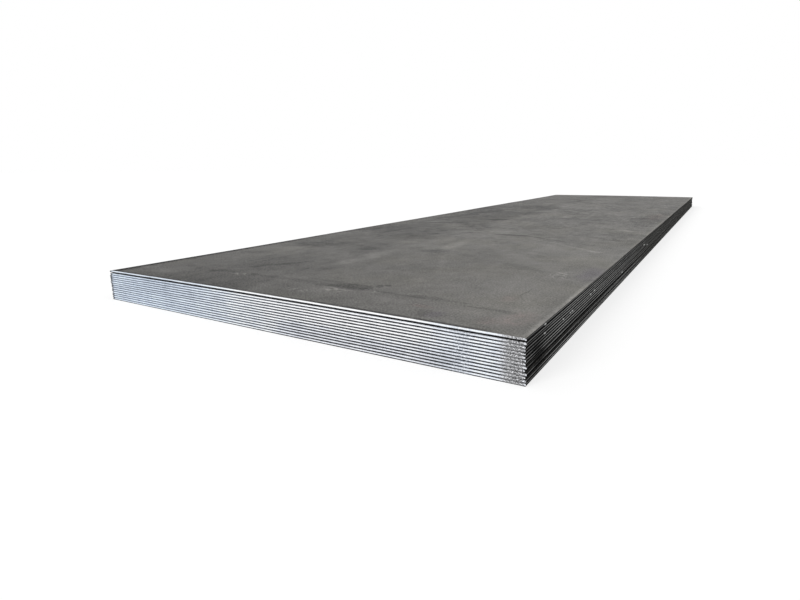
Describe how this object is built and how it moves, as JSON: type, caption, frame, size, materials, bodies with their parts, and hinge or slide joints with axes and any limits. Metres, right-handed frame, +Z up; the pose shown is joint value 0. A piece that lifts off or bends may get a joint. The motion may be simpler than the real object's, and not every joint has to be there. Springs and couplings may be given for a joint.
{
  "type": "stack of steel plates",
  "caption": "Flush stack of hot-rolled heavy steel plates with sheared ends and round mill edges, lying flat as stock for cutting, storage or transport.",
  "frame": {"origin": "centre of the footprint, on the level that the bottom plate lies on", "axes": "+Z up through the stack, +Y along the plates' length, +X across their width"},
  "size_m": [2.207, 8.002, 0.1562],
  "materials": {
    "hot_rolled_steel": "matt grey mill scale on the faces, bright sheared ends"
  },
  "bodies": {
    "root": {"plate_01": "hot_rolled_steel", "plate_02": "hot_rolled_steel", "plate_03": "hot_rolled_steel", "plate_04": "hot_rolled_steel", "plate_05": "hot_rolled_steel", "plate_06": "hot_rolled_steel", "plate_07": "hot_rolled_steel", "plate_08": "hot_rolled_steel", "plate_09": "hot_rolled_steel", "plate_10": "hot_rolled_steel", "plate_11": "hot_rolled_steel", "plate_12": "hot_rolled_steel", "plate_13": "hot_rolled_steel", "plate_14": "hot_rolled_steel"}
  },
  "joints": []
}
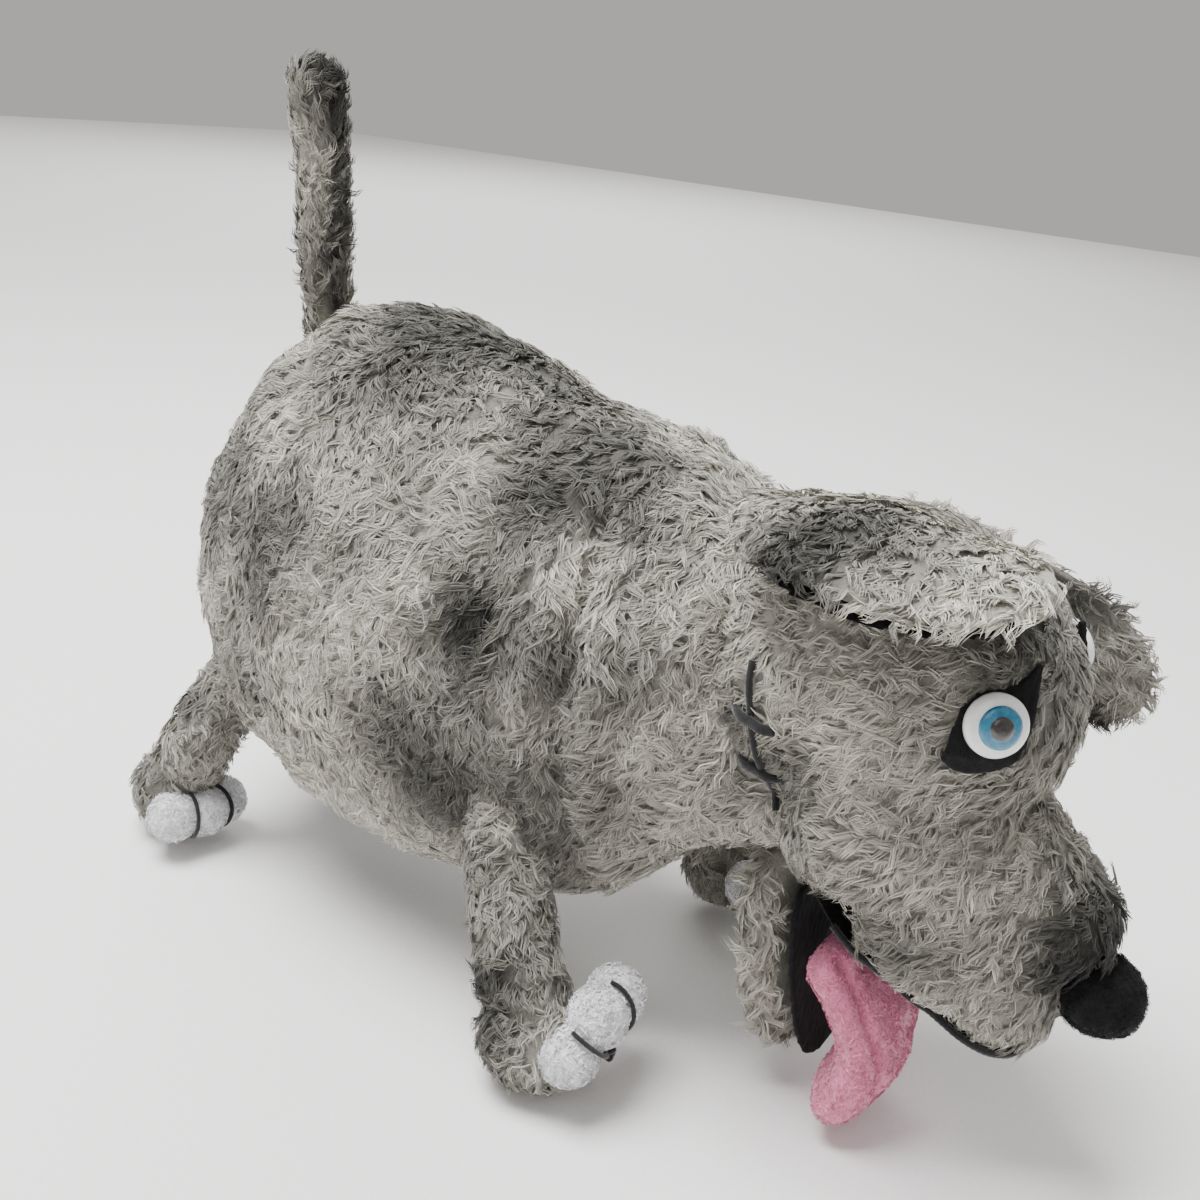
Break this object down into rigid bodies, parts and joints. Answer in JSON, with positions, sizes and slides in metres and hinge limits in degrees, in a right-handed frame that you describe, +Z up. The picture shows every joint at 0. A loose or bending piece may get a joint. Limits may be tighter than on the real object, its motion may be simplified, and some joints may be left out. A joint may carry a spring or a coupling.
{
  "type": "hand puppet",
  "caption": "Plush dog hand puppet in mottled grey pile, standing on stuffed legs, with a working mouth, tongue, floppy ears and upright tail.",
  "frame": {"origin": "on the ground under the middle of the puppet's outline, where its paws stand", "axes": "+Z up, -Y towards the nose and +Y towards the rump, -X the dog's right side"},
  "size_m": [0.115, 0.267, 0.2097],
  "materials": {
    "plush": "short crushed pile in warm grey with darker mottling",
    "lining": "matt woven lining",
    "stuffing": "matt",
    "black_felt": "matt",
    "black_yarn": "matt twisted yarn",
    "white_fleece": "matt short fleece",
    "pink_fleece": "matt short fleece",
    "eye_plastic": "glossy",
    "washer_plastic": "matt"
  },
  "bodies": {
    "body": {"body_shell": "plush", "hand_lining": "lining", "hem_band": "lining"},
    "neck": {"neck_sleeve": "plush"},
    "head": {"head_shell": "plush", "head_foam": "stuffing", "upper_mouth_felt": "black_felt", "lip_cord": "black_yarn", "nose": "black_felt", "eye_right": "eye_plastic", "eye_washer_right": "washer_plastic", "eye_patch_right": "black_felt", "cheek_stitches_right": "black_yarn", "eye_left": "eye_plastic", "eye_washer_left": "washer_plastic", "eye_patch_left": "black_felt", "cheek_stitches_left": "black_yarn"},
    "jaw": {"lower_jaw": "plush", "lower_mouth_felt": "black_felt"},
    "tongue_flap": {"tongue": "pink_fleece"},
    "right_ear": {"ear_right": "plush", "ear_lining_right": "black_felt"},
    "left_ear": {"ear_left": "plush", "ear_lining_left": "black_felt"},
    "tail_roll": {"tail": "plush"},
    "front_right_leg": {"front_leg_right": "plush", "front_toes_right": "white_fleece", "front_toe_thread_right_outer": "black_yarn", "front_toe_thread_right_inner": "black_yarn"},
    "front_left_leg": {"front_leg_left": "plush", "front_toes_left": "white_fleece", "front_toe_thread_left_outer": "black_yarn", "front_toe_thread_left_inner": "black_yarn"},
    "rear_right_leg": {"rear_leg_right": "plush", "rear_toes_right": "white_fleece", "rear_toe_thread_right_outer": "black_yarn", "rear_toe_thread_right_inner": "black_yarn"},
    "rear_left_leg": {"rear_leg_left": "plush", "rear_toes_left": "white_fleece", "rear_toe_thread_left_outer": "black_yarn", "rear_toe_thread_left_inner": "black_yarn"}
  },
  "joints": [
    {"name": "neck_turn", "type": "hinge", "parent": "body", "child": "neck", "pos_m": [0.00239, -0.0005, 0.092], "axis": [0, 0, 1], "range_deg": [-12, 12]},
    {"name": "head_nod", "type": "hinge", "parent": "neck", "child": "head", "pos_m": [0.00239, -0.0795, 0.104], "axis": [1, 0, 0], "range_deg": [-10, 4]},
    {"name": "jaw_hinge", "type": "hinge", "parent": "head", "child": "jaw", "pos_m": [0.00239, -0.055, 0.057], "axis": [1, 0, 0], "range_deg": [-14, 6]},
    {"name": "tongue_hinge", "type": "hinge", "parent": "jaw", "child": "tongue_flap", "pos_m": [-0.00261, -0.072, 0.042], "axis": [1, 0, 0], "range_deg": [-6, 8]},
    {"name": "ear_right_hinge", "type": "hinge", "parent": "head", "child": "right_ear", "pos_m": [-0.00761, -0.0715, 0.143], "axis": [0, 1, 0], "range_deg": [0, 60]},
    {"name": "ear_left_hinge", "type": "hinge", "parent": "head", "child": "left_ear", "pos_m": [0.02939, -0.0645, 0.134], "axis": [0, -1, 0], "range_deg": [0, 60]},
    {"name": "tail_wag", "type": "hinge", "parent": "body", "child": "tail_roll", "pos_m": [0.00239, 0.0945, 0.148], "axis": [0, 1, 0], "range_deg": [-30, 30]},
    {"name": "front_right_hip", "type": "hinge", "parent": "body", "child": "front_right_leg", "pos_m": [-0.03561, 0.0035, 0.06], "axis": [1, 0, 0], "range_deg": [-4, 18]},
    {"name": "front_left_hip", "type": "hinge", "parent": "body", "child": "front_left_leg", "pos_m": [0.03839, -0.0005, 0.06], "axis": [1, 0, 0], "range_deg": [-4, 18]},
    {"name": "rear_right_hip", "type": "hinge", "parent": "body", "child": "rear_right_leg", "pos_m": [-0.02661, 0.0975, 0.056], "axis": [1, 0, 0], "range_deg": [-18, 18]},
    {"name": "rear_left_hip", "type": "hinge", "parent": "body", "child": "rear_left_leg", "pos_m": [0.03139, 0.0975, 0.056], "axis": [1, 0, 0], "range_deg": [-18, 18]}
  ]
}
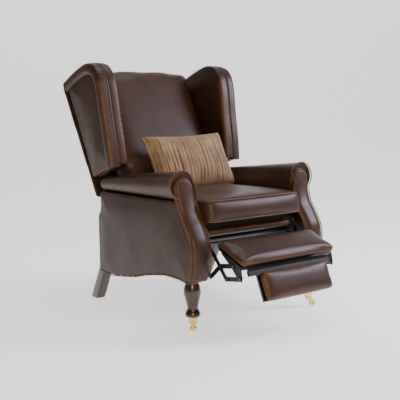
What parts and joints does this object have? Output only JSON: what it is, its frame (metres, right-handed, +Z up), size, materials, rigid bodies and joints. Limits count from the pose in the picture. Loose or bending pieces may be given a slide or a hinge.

→ **TASK TO CARRY OUT**: Give the material above again, word for word.

→ **RESPONSE TO THIS EXERCISE**:
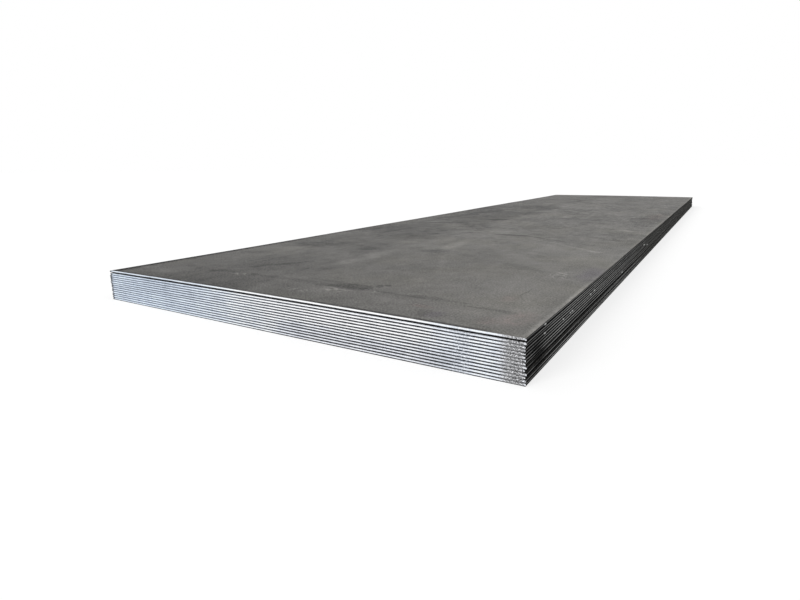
Describe how this object is built and how it moves, as JSON: type, caption, frame, size, materials, bodies with their parts, and hinge or slide joints with axes and any limits. Metres, right-handed frame, +Z up; the pose shown is joint value 0. A piece that lifts off or bends may get a joint. The motion may be simpler than the real object's, and not every joint has to be there. Springs and couplings may be given for a joint.
{
  "type": "stack of steel plates",
  "caption": "Flush stack of hot-rolled heavy steel plates with sheared ends and round mill edges, lying flat as stock for cutting, storage or transport.",
  "frame": {"origin": "centre of the footprint, on the level that the bottom plate lies on", "axes": "+Z up through the stack, +Y along the plates' length, +X across their width"},
  "size_m": [2.207, 8.002, 0.1562],
  "materials": {
    "hot_rolled_steel": "matt grey mill scale on the faces, bright sheared ends"
  },
  "bodies": {
    "root": {"plate_01": "hot_rolled_steel", "plate_02": "hot_rolled_steel", "plate_03": "hot_rolled_steel", "plate_04": "hot_rolled_steel", "plate_05": "hot_rolled_steel", "plate_06": "hot_rolled_steel", "plate_07": "hot_rolled_steel", "plate_08": "hot_rolled_steel", "plate_09": "hot_rolled_steel", "plate_10": "hot_rolled_steel", "plate_11": "hot_rolled_steel", "plate_12": "hot_rolled_steel", "plate_13": "hot_rolled_steel", "plate_14": "hot_rolled_steel"}
  },
  "joints": []
}
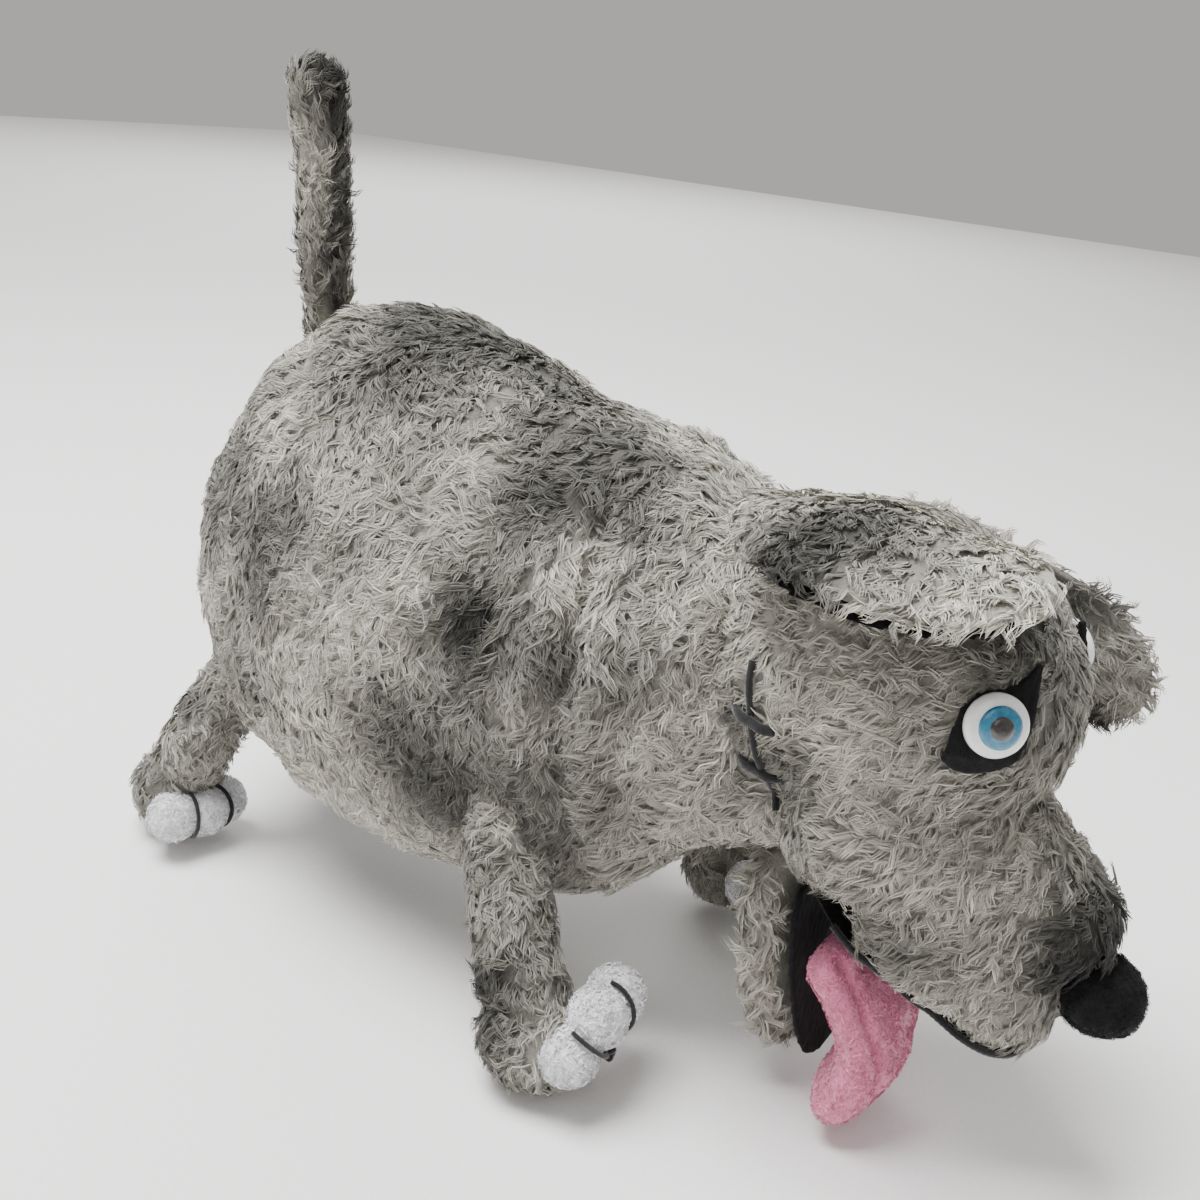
Break this object down into rigid bodies, parts and joints. Answer in JSON, with positions, sizes and slides in metres and hinge limits in degrees, in a right-handed frame that you describe, +Z up. The picture shows every joint at 0. A loose or bending piece may get a joint. Limits may be tighter than on the real object, its motion may be simplified, and some joints may be left out. A joint may carry a spring or a coupling.
{
  "type": "hand puppet",
  "caption": "Plush dog hand puppet in mottled grey pile, standing on stuffed legs, with a working mouth, tongue, floppy ears and upright tail.",
  "frame": {"origin": "on the ground under the middle of the puppet's outline, where its paws stand", "axes": "+Z up, -Y towards the nose and +Y towards the rump, -X the dog's right side"},
  "size_m": [0.115, 0.267, 0.2097],
  "materials": {
    "plush": "short crushed pile in warm grey with darker mottling",
    "lining": "matt woven lining",
    "stuffing": "matt",
    "black_felt": "matt",
    "black_yarn": "matt twisted yarn",
    "white_fleece": "matt short fleece",
    "pink_fleece": "matt short fleece",
    "eye_plastic": "glossy",
    "washer_plastic": "matt"
  },
  "bodies": {
    "body": {"body_shell": "plush", "hand_lining": "lining", "hem_band": "lining"},
    "neck": {"neck_sleeve": "plush"},
    "head": {"head_shell": "plush", "head_foam": "stuffing", "upper_mouth_felt": "black_felt", "lip_cord": "black_yarn", "nose": "black_felt", "eye_right": "eye_plastic", "eye_washer_right": "washer_plastic", "eye_patch_right": "black_felt", "cheek_stitches_right": "black_yarn", "eye_left": "eye_plastic", "eye_washer_left": "washer_plastic", "eye_patch_left": "black_felt", "cheek_stitches_left": "black_yarn"},
    "jaw": {"lower_jaw": "plush", "lower_mouth_felt": "black_felt"},
    "tongue_flap": {"tongue": "pink_fleece"},
    "right_ear": {"ear_right": "plush", "ear_lining_right": "black_felt"},
    "left_ear": {"ear_left": "plush", "ear_lining_left": "black_felt"},
    "tail_roll": {"tail": "plush"},
    "front_right_leg": {"front_leg_right": "plush", "front_toes_right": "white_fleece", "front_toe_thread_right_outer": "black_yarn", "front_toe_thread_right_inner": "black_yarn"},
    "front_left_leg": {"front_leg_left": "plush", "front_toes_left": "white_fleece", "front_toe_thread_left_outer": "black_yarn", "front_toe_thread_left_inner": "black_yarn"},
    "rear_right_leg": {"rear_leg_right": "plush", "rear_toes_right": "white_fleece", "rear_toe_thread_right_outer": "black_yarn", "rear_toe_thread_right_inner": "black_yarn"},
    "rear_left_leg": {"rear_leg_left": "plush", "rear_toes_left": "white_fleece", "rear_toe_thread_left_outer": "black_yarn", "rear_toe_thread_left_inner": "black_yarn"}
  },
  "joints": [
    {"name": "neck_turn", "type": "hinge", "parent": "body", "child": "neck", "pos_m": [0.00239, -0.0005, 0.092], "axis": [0, 0, 1], "range_deg": [-12, 12]},
    {"name": "head_nod", "type": "hinge", "parent": "neck", "child": "head", "pos_m": [0.00239, -0.0795, 0.104], "axis": [1, 0, 0], "range_deg": [-10, 4]},
    {"name": "jaw_hinge", "type": "hinge", "parent": "head", "child": "jaw", "pos_m": [0.00239, -0.055, 0.057], "axis": [1, 0, 0], "range_deg": [-14, 6]},
    {"name": "tongue_hinge", "type": "hinge", "parent": "jaw", "child": "tongue_flap", "pos_m": [-0.00261, -0.072, 0.042], "axis": [1, 0, 0], "range_deg": [-6, 8]},
    {"name": "ear_right_hinge", "type": "hinge", "parent": "head", "child": "right_ear", "pos_m": [-0.00761, -0.0715, 0.143], "axis": [0, 1, 0], "range_deg": [0, 60]},
    {"name": "ear_left_hinge", "type": "hinge", "parent": "head", "child": "left_ear", "pos_m": [0.02939, -0.0645, 0.134], "axis": [0, -1, 0], "range_deg": [0, 60]},
    {"name": "tail_wag", "type": "hinge", "parent": "body", "child": "tail_roll", "pos_m": [0.00239, 0.0945, 0.148], "axis": [0, 1, 0], "range_deg": [-30, 30]},
    {"name": "front_right_hip", "type": "hinge", "parent": "body", "child": "front_right_leg", "pos_m": [-0.03561, 0.0035, 0.06], "axis": [1, 0, 0], "range_deg": [-4, 18]},
    {"name": "front_left_hip", "type": "hinge", "parent": "body", "child": "front_left_leg", "pos_m": [0.03839, -0.0005, 0.06], "axis": [1, 0, 0], "range_deg": [-4, 18]},
    {"name": "rear_right_hip", "type": "hinge", "parent": "body", "child": "rear_right_leg", "pos_m": [-0.02661, 0.0975, 0.056], "axis": [1, 0, 0], "range_deg": [-18, 18]},
    {"name": "rear_left_hip", "type": "hinge", "parent": "body", "child": "rear_left_leg", "pos_m": [0.03139, 0.0975, 0.056], "axis": [1, 0, 0], "range_deg": [-18, 18]}
  ]
}
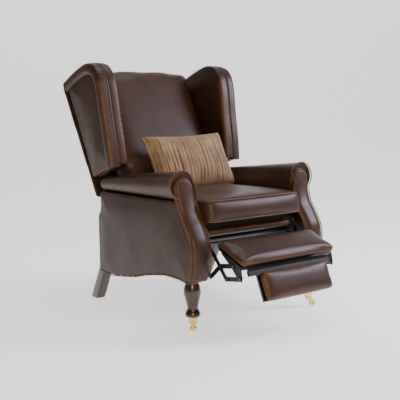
What parts and joints does this object have? Output only JSON: what it is, its frame (metres, right-handed, +Z up), size, materials, rigid bodies and joints. Limits count from the pose in the picture. Loose or bending pieces may be given a slide or a hinge.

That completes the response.